● Task details: Locate the line that contains "Keep writing the" and the line that contains "on_face(187, 99, 47), on_face(184.5, 94, 48.5))". Copy both of them exactly, together with every line between them, and no others.

##### Provided records #####

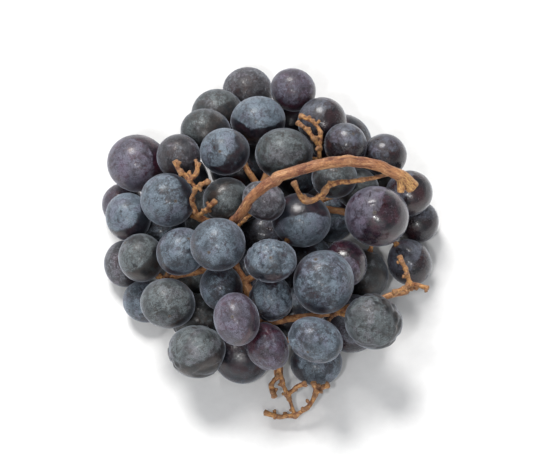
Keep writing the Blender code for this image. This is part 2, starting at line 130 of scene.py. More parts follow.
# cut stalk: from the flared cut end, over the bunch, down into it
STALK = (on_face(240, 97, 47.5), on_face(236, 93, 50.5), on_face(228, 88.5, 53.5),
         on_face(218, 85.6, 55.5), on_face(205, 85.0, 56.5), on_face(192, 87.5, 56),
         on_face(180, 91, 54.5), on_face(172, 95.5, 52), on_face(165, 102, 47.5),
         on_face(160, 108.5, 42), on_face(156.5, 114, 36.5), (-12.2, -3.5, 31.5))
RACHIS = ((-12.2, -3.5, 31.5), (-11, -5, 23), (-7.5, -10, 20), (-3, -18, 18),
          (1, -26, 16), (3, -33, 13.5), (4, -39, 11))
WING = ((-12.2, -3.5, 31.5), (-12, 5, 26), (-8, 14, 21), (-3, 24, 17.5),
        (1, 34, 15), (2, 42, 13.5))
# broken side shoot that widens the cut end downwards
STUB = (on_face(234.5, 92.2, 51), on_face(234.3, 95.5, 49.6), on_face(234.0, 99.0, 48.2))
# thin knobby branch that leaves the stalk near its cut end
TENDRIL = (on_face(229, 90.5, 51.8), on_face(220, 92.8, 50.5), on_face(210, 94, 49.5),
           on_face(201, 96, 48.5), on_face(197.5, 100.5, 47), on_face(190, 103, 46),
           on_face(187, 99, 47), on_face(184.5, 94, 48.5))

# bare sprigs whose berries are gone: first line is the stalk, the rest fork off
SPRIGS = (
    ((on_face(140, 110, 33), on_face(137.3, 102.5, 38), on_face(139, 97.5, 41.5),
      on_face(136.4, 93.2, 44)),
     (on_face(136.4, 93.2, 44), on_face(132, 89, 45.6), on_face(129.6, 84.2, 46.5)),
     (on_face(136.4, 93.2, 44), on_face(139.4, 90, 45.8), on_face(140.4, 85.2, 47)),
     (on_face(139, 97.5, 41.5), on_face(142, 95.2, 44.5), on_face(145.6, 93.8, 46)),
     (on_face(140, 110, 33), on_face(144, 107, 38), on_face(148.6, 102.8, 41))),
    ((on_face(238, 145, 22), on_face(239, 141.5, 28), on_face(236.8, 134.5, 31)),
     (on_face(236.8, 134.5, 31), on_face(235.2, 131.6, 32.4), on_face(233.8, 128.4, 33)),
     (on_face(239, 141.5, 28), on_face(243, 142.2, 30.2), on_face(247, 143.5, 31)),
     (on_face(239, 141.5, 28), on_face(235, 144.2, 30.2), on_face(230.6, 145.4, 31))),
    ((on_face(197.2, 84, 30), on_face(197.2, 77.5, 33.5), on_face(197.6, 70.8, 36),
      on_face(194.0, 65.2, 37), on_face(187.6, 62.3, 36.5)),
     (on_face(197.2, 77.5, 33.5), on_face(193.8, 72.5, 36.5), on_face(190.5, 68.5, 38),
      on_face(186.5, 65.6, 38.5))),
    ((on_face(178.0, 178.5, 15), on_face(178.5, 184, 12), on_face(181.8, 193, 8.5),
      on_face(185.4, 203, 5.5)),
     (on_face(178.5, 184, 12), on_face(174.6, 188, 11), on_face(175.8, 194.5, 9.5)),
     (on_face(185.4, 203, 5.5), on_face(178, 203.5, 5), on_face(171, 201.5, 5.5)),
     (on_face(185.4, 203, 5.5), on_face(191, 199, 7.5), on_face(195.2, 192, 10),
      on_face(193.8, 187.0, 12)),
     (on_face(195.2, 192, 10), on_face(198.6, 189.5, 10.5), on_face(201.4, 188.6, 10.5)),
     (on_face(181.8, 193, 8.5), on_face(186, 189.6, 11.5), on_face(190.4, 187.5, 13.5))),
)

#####
##### Provided records #####

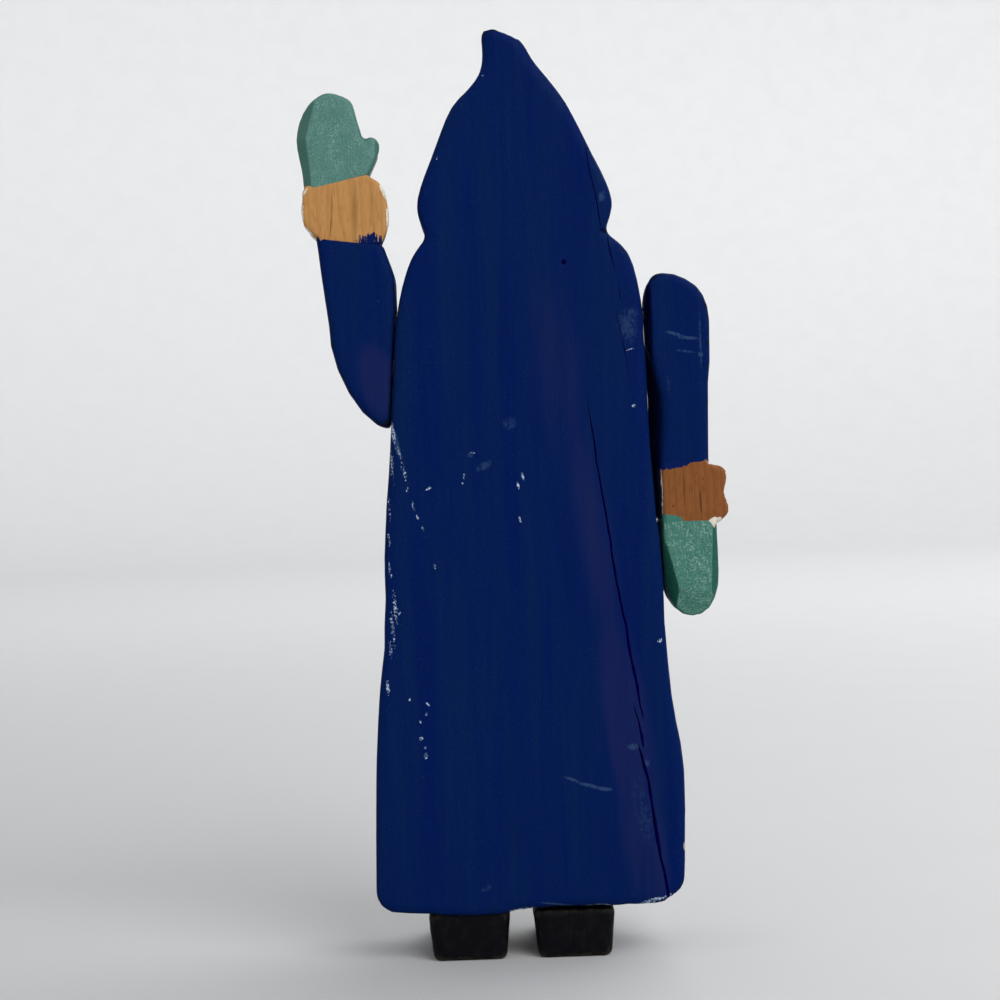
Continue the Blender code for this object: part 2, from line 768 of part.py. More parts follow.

#####

● Solution for this exercise:
Keep writing the Blender code for this image. This is part 2, starting at line 130 of scene.py. More parts follow.
# cut stalk: from the flared cut end, over the bunch, down into it
STALK = (on_face(240, 97, 47.5), on_face(236, 93, 50.5), on_face(228, 88.5, 53.5),
         on_face(218, 85.6, 55.5), on_face(205, 85.0, 56.5), on_face(192, 87.5, 56),
         on_face(180, 91, 54.5), on_face(172, 95.5, 52), on_face(165, 102, 47.5),
         on_face(160, 108.5, 42), on_face(156.5, 114, 36.5), (-12.2, -3.5, 31.5))
RACHIS = ((-12.2, -3.5, 31.5), (-11, -5, 23), (-7.5, -10, 20), (-3, -18, 18),
          (1, -26, 16), (3, -33, 13.5), (4, -39, 11))
WING = ((-12.2, -3.5, 31.5), (-12, 5, 26), (-8, 14, 21), (-3, 24, 17.5),
        (1, 34, 15), (2, 42, 13.5))
# broken side shoot that widens the cut end downwards
STUB = (on_face(234.5, 92.2, 51), on_face(234.3, 95.5, 49.6), on_face(234.0, 99.0, 48.2))
# thin knobby branch that leaves the stalk near its cut end
TENDRIL = (on_face(229, 90.5, 51.8), on_face(220, 92.8, 50.5), on_face(210, 94, 49.5),
           on_face(201, 96, 48.5), on_face(197.5, 100.5, 47), on_face(190, 103, 46),
           on_face(187, 99, 47), on_face(184.5, 94, 48.5))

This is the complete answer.